Select the best row by F1-macro.	Handle raw molecular data directly.
Export a final retrained `.pkl` model.	Require internet access at runtime.
Run artifact-based inference through `predict()`.	Train deep learning models.
Handle any numeric tabular matrix.	Generate descriptors or reductions from raw data.

MELITE uses a dataset registry under [datasets.<dataset_id>]. Each dataset_id names one concrete numeric X matrix candidate.

Registry pattern One dataset id, one numeric matrix.

Use metadata for reporting and traceability; execution follows the registered files, not hardcoded dataset families.

FingerprintsDescriptorsDimensionality

[datasets.morgan_r2_2048]
path = "data/morgan_r2_2048.npz"
label_path = "raw/labels.npy"
family = "fingerprints"
method = "Morgan"
variant = "radius2_2048"

morgan_r2_2048 is just a user-defined id. MELITE treats it as a concrete feature matrix candidate and reports the metadata with its results.

[datasets.rdkit_descriptors]
path = "data/rdkit_descriptors.npz"
label_path = "raw/labels.npy"
family = "descriptors"
method = "RDKit"
description = "Curated numeric descriptor table"

Descriptor tables follow the same strict contract: numeric, two-dimensional X, plus a label vector loaded from label_path.

[datasets.pca85]
path = "data/PCA85.npz"
label_path = "raw/labels.npy"
family = "dimensionality"
method = "PCA"
level = 85

[datasets.umap90]
path = "data/UMAP90.npz"
label_path = "raw/labels.npy"
family = "dimensionality"
method = "UMAP"
level = 90

PCA and UMAP are ordinary dataset entries. method and level preserve legacy reporting context without driving special execution logic.

Required fields are path and label_path; optional metadata fields are family, method, variant, level, and description.

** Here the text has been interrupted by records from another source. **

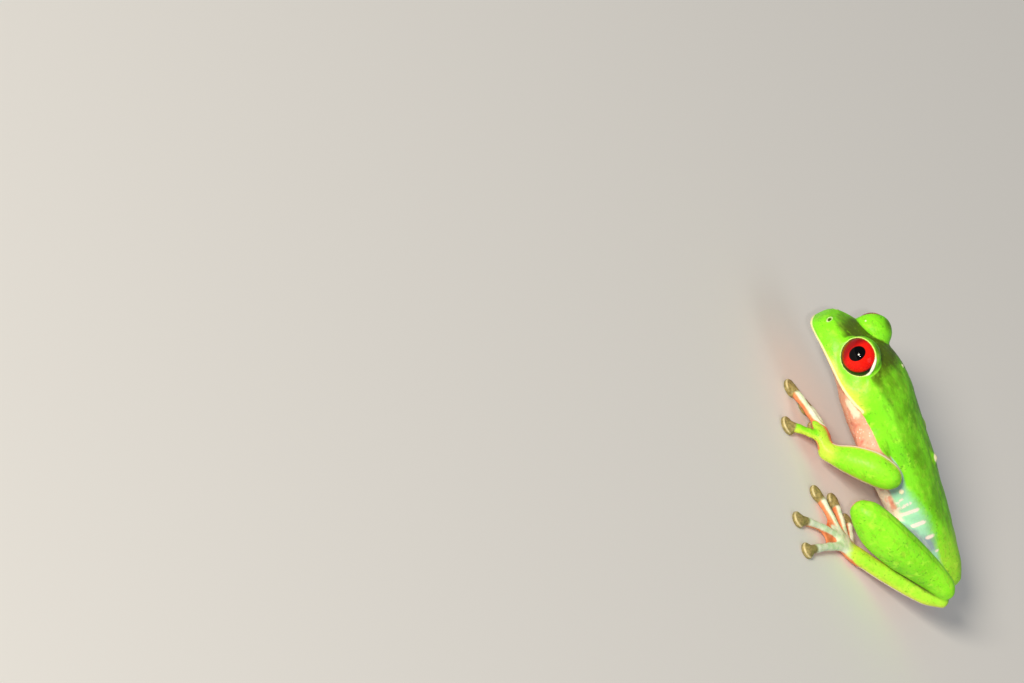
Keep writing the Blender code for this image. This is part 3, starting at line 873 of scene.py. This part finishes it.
def zone(value, soft=1.0):
    """A zone that begins where the value passes 0. A larger `soft` gives it a softer edge."""
    return np.clip(value / soft, OUTSIDE, INSIDE)


def band(value, low, high, soft):
    """A zone between two values."""
    return zone(np.minimum(value - low, high - value), soft)


def only(share, values):
    """A zone kept where the share is 1, and put well outside where it's 0."""
    return share * values + OUTSIDE * (1 - share)


class Coat:
    """Colour zones, worked out part by part and mixed where the parts meet."""

    def __init__(self, points, normals):
        self.points = points
        self.lift = normals[:, 2]
        self.total = np.zeros(len(points))
        self.folding, self.folds, self.folds_squared = (self.total.copy() for _ in range(3))
        self.joints = []
        self.zones = {name: np.zeros(len(points)) for name in ZONES}

    def add(self, distance, where=None, folds=False, **zones):
        """Lays down one part's zones. Zones that aren't named are well outside. Parts with folds get painted
        shade where they lie against each other.
        """
        where = np.arange(len(self.points)) if where is None else where
        weight = np.exp(-np.clip(distance, -1, 4) / COLOUR_BLEND)
        if folds:
            self.folding[where] += weight
            near = np.exp(-np.clip(distance, 0, 4) / FOLD_SHADE_WIDTH)
            self.folds[where] += near
            self.folds_squared[where] += near**2
        self.total[where] += weight
        for name in ZONES:
            self.zones[name][where] += weight * zones.get(name, OUTSIDE)

    def near(self, limb):
        low, high = limb.centre.min(0) - limb.half.max() - 2, limb.centre.max(0) + limb.half.max() + 2
        return np.where(((self.points > low) & (self.points < high)).all(1))[0]

    def result(self):
        """All the zones. Painted shade darkens the fold where two parts lie against each other, but not round a
        joint.
        """
        made = {name: values / self.total for name, values in self.zones.items()}
        fold = self.folds**2 / np.maximum(self.folds_squared, 1e-6) - 1
        fold = fold * smooth_step(0.5, 0.95, self.folding / self.total)
        for joint, reach in self.joints:
            fold = fold * (1 - bell(np.linalg.norm(self.points - joint, axis=1), reach))
        made["crease"] = np.maximum(made["crease"], 2 * np.clip(fold, 0, 1) - 1)
        return made


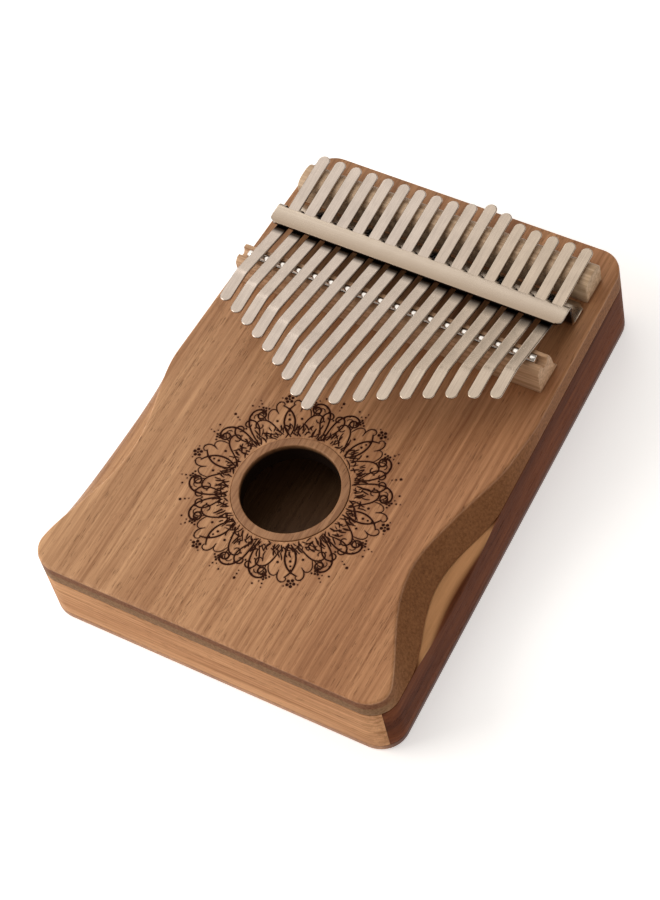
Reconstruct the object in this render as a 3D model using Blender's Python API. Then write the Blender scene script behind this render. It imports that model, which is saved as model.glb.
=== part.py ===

Legacy [benchmark].reduction_types and levels configs are still normalized into dataset entries when [datasets] is absent.

Each .npz dataset must contain an explicit X array; missing X fails strict dataset loading.

Quick Example¶

python -m pip install melite
melite run --smoke --config examples/example_config.toml
melite export --row 0 --csv examples/output/results.csv --outdir examples/output/

import numpy as np
from melite import predict

X_new = np.load("examples/sample_PCA70.npz")["X"]
result = predict("examples/output/Model_SVC_sample_pca70.pkl", X_new)
print(result["predictions"])

Documentation¶

Page	Purpose
Installation	Supported Python versions, local install, and optional dependencies.
Quick Start	Minimal CLI and Python workflow using the bundled example data.
CLI Reference	`melite run`, `melite export`, smoke mode, config files, and version checks.
Configuration	Default TOML settings, user overrides, inputs, and outputs.
API Reference	Public Python API generated from docstrings.
Release Notes	Version history and validation notes.

Citation¶

If you use MELITE in your research, please cite it using the metadata in CITATION.cff.

Contreras-Torres, F. F., & Murrieta, A. C. (2026). MELITE: Multi-model Evaluation and Learning for Inference-ready Tabular Experiments. Zenodo. https://doi.org/10.5281/zenodo.20382752

License¶

This project is licensed under the terms of the GNU Lesser General Public License v3.0 or later. SPDX identifier: LGPL-3.0-or-later.